It’s official: FCC Chairman Ajit Pai has released a Notice of Proposed Rulemaking that would rollback the FCC’s 2015 rule that placed Internet service providers under Title II of the Communications Act. In a prior post, I described this as the “more extreme” of the two options facing the Republican-majority Commission, the more modest being keeping the Title II framework in place while pruning it back in various ways.
I have a somewhat boringly middle-of-the-road (or shall we call it “refreshing”) take on all this. I wasn’t sure the Obama-era FCC needed to resort to Title II to sensibly regulate ISPs but, now that the Title II framework is in place, I’m not sure it makes sense for the Commission to get rid of it either. Mostly, I think the debate over the classification of ISPs distracts attention from the substance of the policy issues in the area. Explaining a bit about why may also illuminate some potential legal vulnerabilities in Chairman Pai’s “re-reclassification” proposal.
Whether ISPs are subject to regulation under Title II of the Communications Act depends on if they offer “telecommunications,” which the Act defines as “the transmission, between or among points specified by the user, of information of the user’s choosing, without change in the form or content of the information as sent and received.” As the Supreme Court explained in Brand X, whether an entity offers such a service depends on consumer perception: When a customer buys Internet access from an ISP, does she perceive herself to be purchasing a pure transmission service or instead a service that includes transmission but that also provides closely integrated “information-processing capabilities” such as ISP-provided e-mail functions, network security features, and “reverse DNS lookup”?
Although the courts have afforded the FCC Chevron deference in making the ultimate classification decision, answering this question also clearly involves factual determinations. Thus, when the Obama-era FCC decided that ISPs did offer a pure transmission service, reversing the Bush Administration position, it explained that it was doing so because, among other things, fewer customers were using “add-on” services (like e-mail) provided by their ISPs, thus suggesting that those services were no longer “integral” to the service offering.
The problem is that answering these kinds of questions does little to illuminate the policy disagreements infecting the area. The fact that fewer customers use their ISP-provided e-mail addresses today than in 2002 does not tell us very much about whether ISPs should be subject to more or less heavy-handed forms of regulation. To focus on the right set of questions, I think the FCC should consider leaving Title II in place while relying on the Commission’s statutory “forbearance” authority to eliminate what it considers to be regulatory overreach by the prior FCC. That authority essentially allows the Commission to say, even assuming ISPs are telecommunications carriers, we don’t think this or that requirement should apply. And in doing so, the Commission generally must focus on issues such as whether there is sufficient competition, whether consumers are helped or harmed by the requirement in question, etcetera. In other words, the very questions that should drive policy in the area.

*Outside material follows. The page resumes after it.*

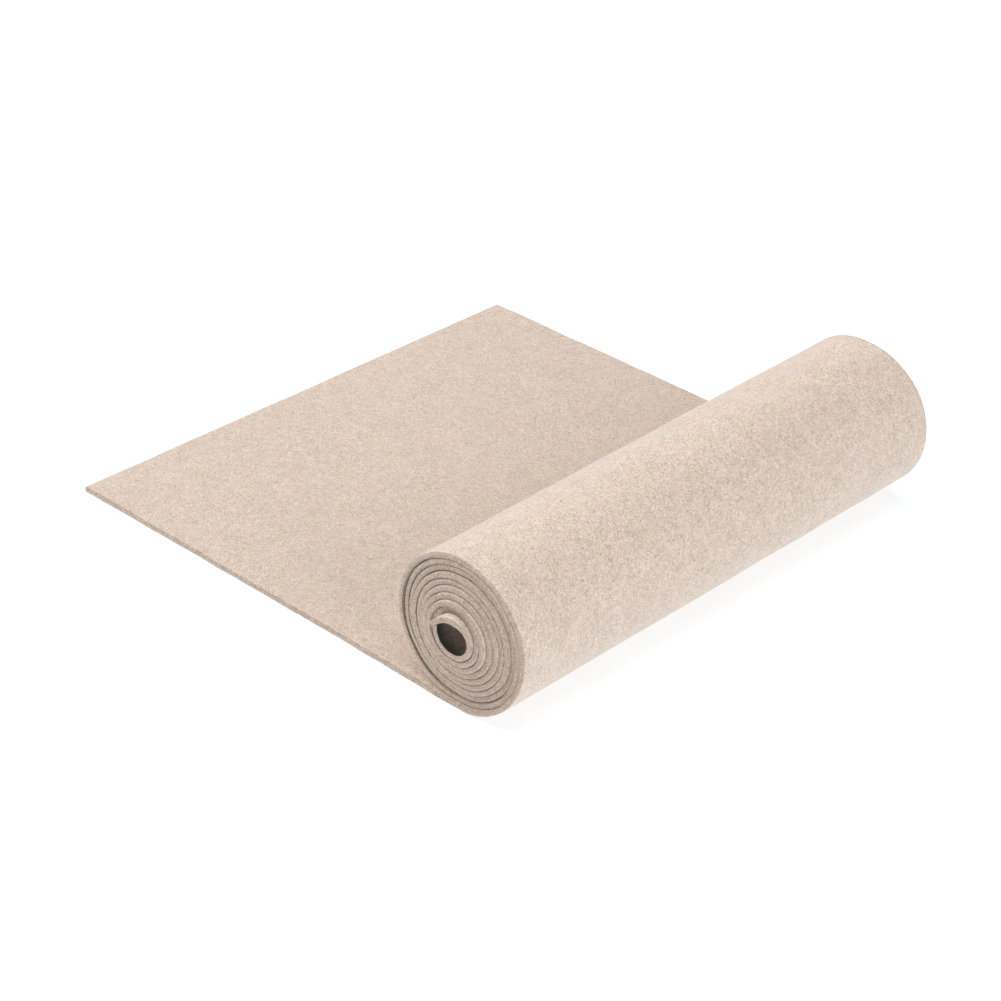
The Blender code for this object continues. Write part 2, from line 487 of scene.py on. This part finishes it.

Going whole hog against Title II also puts the FCC in more dangerous legal waters for much the same reason. As a matter of black-letter law, the FCC has the authority to move back and forth between reasonable interpretations of its statute, including on the classification question. However, as Leah Litman and I explained in a prior post, these kinds of cases are often driven by background factors as much as black-letter doctrine. And the FCC reversing course only two years after its last statement on the topic may appear fishy to some judges, especially since whether an ISP offers “telecommunications” or something else does not obviously depend on how many Republicans are on the Commission at any given time.
Critics of Title II are likely to respond with something like, “c’mon, we all know that it was the Obama FCC that ‘reverse engineered’ the facts surrounding the classification question in order to reach its preferred regulatory outcome. We are just going back to the status quo ante.” I do think there’s something to that response. But given the time that had elapsed between the Bush FCC’s original pronouncement and the Obama reclassification, the Obama-era FCC could at least plausibly claim that its decision was driven by factual changes. The current FCC will presumably have to say that the prior FCC, just two years ago, flat got it wrong. And that is an inherently more difficult place for an agency to be.